The humanist celebration of human potential re-cast the image of God from transcendent ruler to intellectual artisan, whose craftsmanship invited imitation. The universe became a work of art whose proportions could be studied without impiety. The sacred thus began to migrate into the natural.

The new mathematics of creation

During the seventeenth century, the mathematical description of nature became a new form of theology. Copernicus, Kepler, Galileo, and later Newton saw their work as uncovering the rational structure placed by God in creation.4 “The book of nature,” wrote Galileo, “is written in mathematical characters.”

For Kepler, geometry revealed divine harmony; for Newton, universal gravitation was the expression of God’s continuous governance. Natural law replaced angelic hierarchy, but it was still the law of one Lawgiver. The mechanistic universe did not abolish monotheism, it secularized it, transforming providence into physics.

Faith and the problem of mechanism

The new science, however, changed the meaning of divine presence. The medieval world had seen every motion as participation in divine will; the Newtonian cosmos ran according to immutable laws. God became the architect who designed the mechanism and rarely intervened.

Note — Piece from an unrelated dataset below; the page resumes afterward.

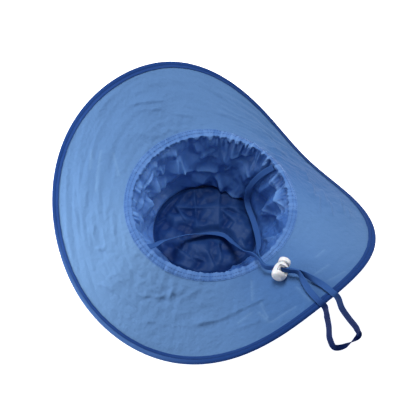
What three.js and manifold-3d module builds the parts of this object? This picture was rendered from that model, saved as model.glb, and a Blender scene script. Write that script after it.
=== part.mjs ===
// Foldable sun hat of thin cloth, lying upside down on its crown with the head opening up.
// Millimetres, +Z up, the floor at z = 0. The origin is on the floor under the middle of the hat.
// X runs through the two sides where the chin strap is sewn in, -Y is the side with the cord lock.
import * as THREE from 'three';
import Module from 'manifold-3d';
import { mergeVertices } from 'three/addons/utils/BufferGeometryUtils.js';

const wasm = await Module();
wasm.setup();

// Driving dimensions. The opening is a 58 cm head's.
const GAP = 0.3;
const CLOTH = 1.2;
const OPENING = { x: 8.5, y: -0.4, z: 84, radius: 92 };
const TAPE = { thick: 1, width: 8, leg: 5.3 };
const BRIM = { radius: OPENING.radius + 2.2, width: 99.4 };
const BINDING = { thick: 1, width: 5.4, bead: 2 };
const TIP = { x: 7.3, y: 8, radius: 66, thick: 1.2 };
const LOCK = { turn: 270.3, along: 38.4, lift: 8.9, swing: 31.3 };
const BARREL = { radius: 8.5, bottom: -9, top: 8.4, bore: 6.5, floor: -6.6 };
const BUTTON = { radius: 6.2, head: 6.8, bottom: -3.8, neckTop: 11.4, top: 17.5, travel: 2.4 };
const SLOT = { width: 8.2, foot: -1.4, low: 0.6, high: 6.3 };
const STRAP = { width: 7, thick: 1.2, steps: 80, exitReach: 9, entryReach: 20 };
const SEGMENTS = 84;
const LOCK_SIDES = 24;

const UP = new THREE.Vector3(0, 0, 1);
const rad = THREE.MathUtils.degToRad;
const lerp = THREE.MathUtils.lerp;
const smooth = (value, from, to) => THREE.MathUtils.smoothstep(value, from, to);
// The signed angle from one turn to another, at most half a turn.
const turnFrom = (turn, start) => Math.atan2(Math.sin(turn - start), Math.cos(turn - start));

// The hoop pulls the brim into a saddle: its slope in degrees, as waves counted round the opening.
const SLOPE_WAVES = [
  { count: 0, cosine: -12.0, sine: 0 },
  { count: 1, cosine: -3.8, sine: -1.9 },
  { count: 2, cosine: -29.6, sine: 0 },
  { count: 3, cosine: -4.5, sine: -1.3 },
  { count: 4, cosine: 2.0, sine: -0.4 },
];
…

This deistic turn preserved unity but emptied it of intimacy. Thinkers such as Descartes, Leibniz, and Spinoza wrestled with the implications. Descartes’ dualism separated spirit and matter but affirmed God as their guarantor; Leibniz envisioned pre-established harmony; Spinoza identified God with Nature itself, collapsing creator and creation into a single infinite substance.5
Monotheism had evolved into metaphysical monism, a rational necessity rather than a personal revelation.

Revelation in crisis

The Enlightenment inherited this tension. Reason became the arbiter of revelation; miracles were re-interpreted as moral allegories. Yet the moral monotheism of Kant’s “religion within the bounds of reason alone” remained the heir of biblical ethics.6 The one God survived as the principle of moral law: the unity of duty and freedom mirrored the old unity of Creator and cosmos.

The new sacred order

By the eighteenth century, “Nature” had effectively taken over the attributes once reserved for God: universality, regularity, and beneficence. The scientific revolution did not abolish the divine, it transposed it. Natural law, moral law, and reason became the secular trinity of the modern age.

The cosmos was still one, still rational, still good; but the revelation of its order now came through the telescope and the laboratory rather than the prophet or the saint. Monotheism had thus completed its long metamorphosis, from tribal deity to metaphysical principle, from personal revelation to universal intelligibility.

Continuities

Despite the shift, continuity persisted:

  • The conviction that truth is one, that physical and moral order must cohere, descends directly from medieval faith in a rational Creator.

  • The laws of nature echo the older faith in divine law.

  • The ideal of universality in science and ethics still bears the imprint of the One God of Israel.

The modern age secularized monotheism but never escaped it. The unity of reason and the cosmos remains, in essence, a theological inheritance.

 

 

  • 1. Martin Luther, Disputation against Scholastic Theology (1517), Thesis 1.
  • 2. John Calvin, Institutes of the Christian Religion, I.xvi.1–2.
  • 3. Pico della Mirandola, Oration on the Dignity of Man; Desiderius Erasmus, The Praise of Folly.
  • 4. Galileo Galilei, Il Saggiatore (1623); Johannes Kepler, Harmonices Mundi (1619).
  • 5. Baruch Spinoza, Ethics, Parts I–II; Gottfried Wilhelm Leibniz, Monadology §§53–62.
  • 6. Immanuel Kant, Religion within the Bounds of Reason Alone (1793), Book I.